From a championship perspective, every qualifying position carries weight. Norris will need a strong start and a clean first sector on Sunday to prevent the Mercedes pair from building an early gap on a circuit where track position is everything.

Montreal and the Weight of History

The Circuit Gilles Villeneuve has always carried an emotional resonance that sets it apart from the standard Formula 1 calendar. Named after the beloved Canadian driver who became one of the sport's great icons before his death in 1982, the circuit winds through the Ile Notre-Dame and demands both aggression and precision from its competitors.

This weekend adds another layer to that history.

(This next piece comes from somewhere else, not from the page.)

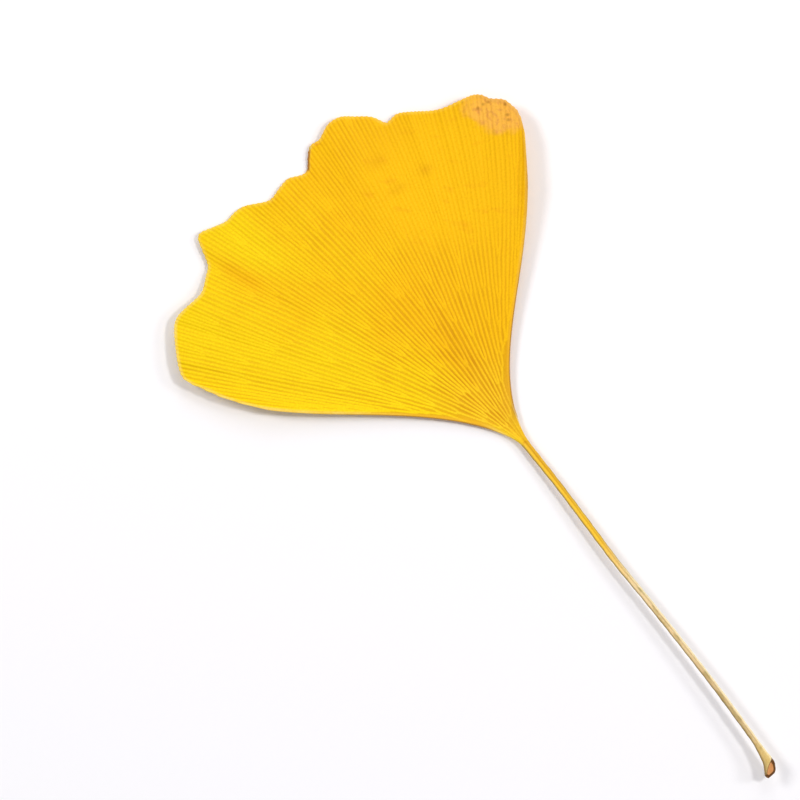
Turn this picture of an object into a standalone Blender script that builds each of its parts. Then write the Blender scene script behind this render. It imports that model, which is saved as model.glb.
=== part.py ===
"""A dried ginkgo leaf that lies on a flat surface: one fan blade, which runs down into its stalk.

The blade is a sheet whose rows of points fork in two as the veins do, so a ridge of the narrow base
becomes two, four, eight and at last sixty-four ridges at the outer margin. The stalk is a grooved
rod along a curve, sunk into the base of the blade. The frame: origin on the flat spot that the leaf
rests on, below its centre of mass, +Y from the stalk to the outer margin, +Z up, in metres.
"""

import math

import bmesh
import bpy
import numpy as np

MM = 0.001

# All sizes are in millimetres, from the junction where the stalk enters the blade
BLADE_THICKNESS = 0.8
BASE_WIDTH = 0.9
# The place that rests on the surface
REST_X, REST_Y = -2.8, 38.5

# The fan opens between these two directions, in degrees from +Y, clockwise seen from above
LEFT_ANGLE = -45.3
RIGHT_ANGLE = 38.9
# Veins lie closer together beside the two straight sides, by this share
SIDE_BUNCHING = 0.4

# The outer margin as (direction in degrees, distance from the junction in millimetres)
OUTER_MARGIN = (
    # left corner, where the outermost veins run out on the side
    (LEFT_ANGLE, 46.5), (-44.8, 50.0), (-44.0, 54.7), (-43.0, 58.6), (-41.8, 62.2),
    # first lobe
    (-40.1, 63.6), (-37.8, 64.7), (-34.2, 66.3), (-32.5, 66.6), (-31.0, 66.1),
    # scoop under the second lobe
    (-28.6, 64.8), (-26.8, 64.2), (-24.5, 64.8), (-22.7, 65.5),
    # second lobe, with a sharp left shoulder
    (-20.9, 68.1), (-20.0, 69.4), (-19.0, 69.6), (-17.2, 68.2), (-15.4, 67.0),
    # two small scallops
    (-13.6, 66.8), (-11.8, 66.1), (-9.2, 63.9), (-7.8, 63.4), (-5.7, 63.8), (-3.8, 63.9),
    # notch, then the rise to the top lobe
    (-1.7, 62.8), (-0.5, 63.0), (0.8, 64.7), (2.1, 66.0), (3.8, 66.0), (5.0, 66.7),
    (6.4, 67.5), (8.4, 67.5), (10.5, 66.3), (12.8, 64.9),
    # small notch and the long, nearly straight run to the right
    (14.4, 63.0), (15.2, 63.0), (16.9, 63.6), (19.6, 62.9), (22.1, 62.2), (24.4, 62.1),
    # last lobe and the right corner
    (27.0, 62.7), (29.4, 63.3), (30.9, 63.1), (32.2, 62.3), (34.4, 61.9), (35.7, 60.8),
    (36.9, 59.5), (37.8, 56.9), (38.4, 52.8), (RIGHT_ANGLE, 47.0),
)

# Each straight side bows inwards by BOW * t^RISE * (1 - t)^FALL of its length, t running from 0 to 1
LEFT_BOW, LEFT_RISE, LEFT_FALL = 0.257, 0.79, 1.84
RIGHT_BOW, RIGHT_RISE, RIGHT_FALL = 0.489, 0.92, 2.42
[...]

With Hamilton now racing in red at Ferrari, the Mercedes garage looks different in 2025. Russell carries the mantle as team leader, and Saturday's pole position reinforces his status as the standard-bearer for a team that remains fiercely competitive despite the seismic shift in its driver lineup.

George Russell starts Sunday's Canadian Grand Prix from pole position with momentum, a strong car, and a rookie teammate who has already shown he belongs. Kimi Antonelli on the front row ensures this will be a fascinating internal dynamic to watch, while Lando Norris lurks in third with plenty of motivation to spoil the party. On a circuit that has produced some of the most dramatic races in Formula 1 history, the stage is set for a compelling afternoon in Montreal.